**Instructions for the task:** Write down every entry below once more, exactly.

....

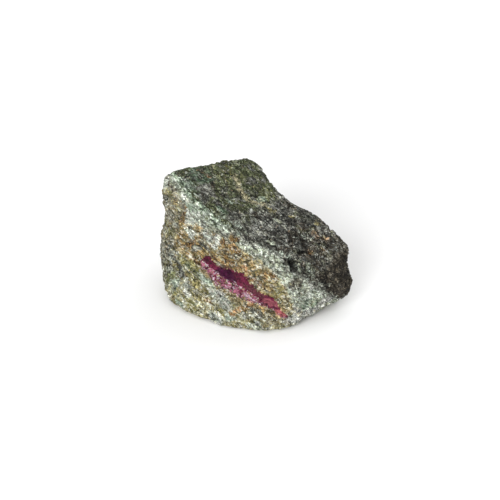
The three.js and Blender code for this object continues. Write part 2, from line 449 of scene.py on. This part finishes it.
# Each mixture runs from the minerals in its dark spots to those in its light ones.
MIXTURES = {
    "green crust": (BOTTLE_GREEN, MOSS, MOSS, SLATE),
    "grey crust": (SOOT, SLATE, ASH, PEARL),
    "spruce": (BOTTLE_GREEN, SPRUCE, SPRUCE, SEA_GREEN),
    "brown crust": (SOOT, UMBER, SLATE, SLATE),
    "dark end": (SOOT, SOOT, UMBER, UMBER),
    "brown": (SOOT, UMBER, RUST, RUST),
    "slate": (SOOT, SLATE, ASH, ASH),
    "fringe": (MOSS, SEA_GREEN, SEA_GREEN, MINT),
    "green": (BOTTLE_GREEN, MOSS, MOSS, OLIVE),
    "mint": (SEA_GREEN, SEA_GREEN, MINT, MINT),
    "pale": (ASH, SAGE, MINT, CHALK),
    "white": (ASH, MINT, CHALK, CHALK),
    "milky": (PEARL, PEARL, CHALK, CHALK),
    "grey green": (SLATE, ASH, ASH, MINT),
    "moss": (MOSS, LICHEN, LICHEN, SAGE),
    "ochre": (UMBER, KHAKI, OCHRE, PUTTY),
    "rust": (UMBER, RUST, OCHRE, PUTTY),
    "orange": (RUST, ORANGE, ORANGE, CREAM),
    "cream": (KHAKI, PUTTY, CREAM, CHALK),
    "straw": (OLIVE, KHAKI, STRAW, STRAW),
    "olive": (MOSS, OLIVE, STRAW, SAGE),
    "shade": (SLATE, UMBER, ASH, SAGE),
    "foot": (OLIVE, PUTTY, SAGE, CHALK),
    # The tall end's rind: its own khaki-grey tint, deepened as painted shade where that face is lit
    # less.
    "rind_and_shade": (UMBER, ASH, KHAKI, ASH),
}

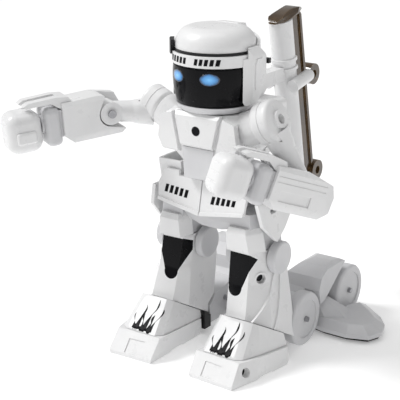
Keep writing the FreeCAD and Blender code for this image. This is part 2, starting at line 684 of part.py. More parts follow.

....

**Output for this task:**
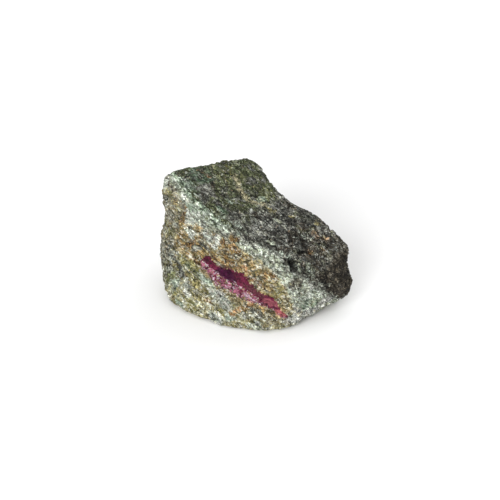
The three.js and Blender code for this object continues. Write part 2, from line 449 of scene.py on. This part finishes it.
# Each mixture runs from the minerals in its dark spots to those in its light ones.
MIXTURES = {
    "green crust": (BOTTLE_GREEN, MOSS, MOSS, SLATE),
    "grey crust": (SOOT, SLATE, ASH, PEARL),
    "spruce": (BOTTLE_GREEN, SPRUCE, SPRUCE, SEA_GREEN),
    "brown crust": (SOOT, UMBER, SLATE, SLATE),
    "dark end": (SOOT, SOOT, UMBER, UMBER),
    "brown": (SOOT, UMBER, RUST, RUST),
    "slate": (SOOT, SLATE, ASH, ASH),
    "fringe": (MOSS, SEA_GREEN, SEA_GREEN, MINT),
    "green": (BOTTLE_GREEN, MOSS, MOSS, OLIVE),
    "mint": (SEA_GREEN, SEA_GREEN, MINT, MINT),
    "pale": (ASH, SAGE, MINT, CHALK),
    "white": (ASH, MINT, CHALK, CHALK),
    "milky": (PEARL, PEARL, CHALK, CHALK),
    "grey green": (SLATE, ASH, ASH, MINT),
    "moss": (MOSS, LICHEN, LICHEN, SAGE),
    "ochre": (UMBER, KHAKI, OCHRE, PUTTY),
    "rust": (UMBER, RUST, OCHRE, PUTTY),
    "orange": (RUST, ORANGE, ORANGE, CREAM),
    "cream": (KHAKI, PUTTY, CREAM, CHALK),
    "straw": (OLIVE, KHAKI, STRAW, STRAW),
    "olive": (MOSS, OLIVE, STRAW, SAGE),
    "shade": (SLATE, UMBER, ASH, SAGE),
    "foot": (OLIVE, PUTTY, SAGE, CHALK),
    # The tall end's rind: its own khaki-grey tint, deepened as painted shade where that face is lit
    # less.
    "rind_and_shade": (UMBER, ASH, KHAKI, ASH),
}

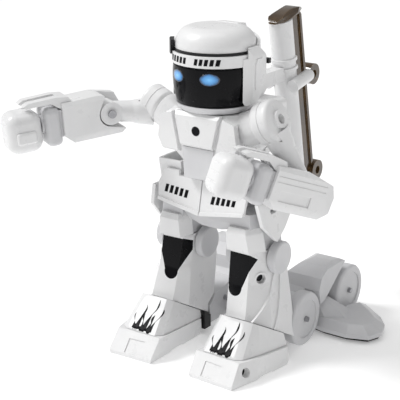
Keep writing the FreeCAD and Blender code for this image. This is part 2, starting at line 684 of part.py. More parts follow.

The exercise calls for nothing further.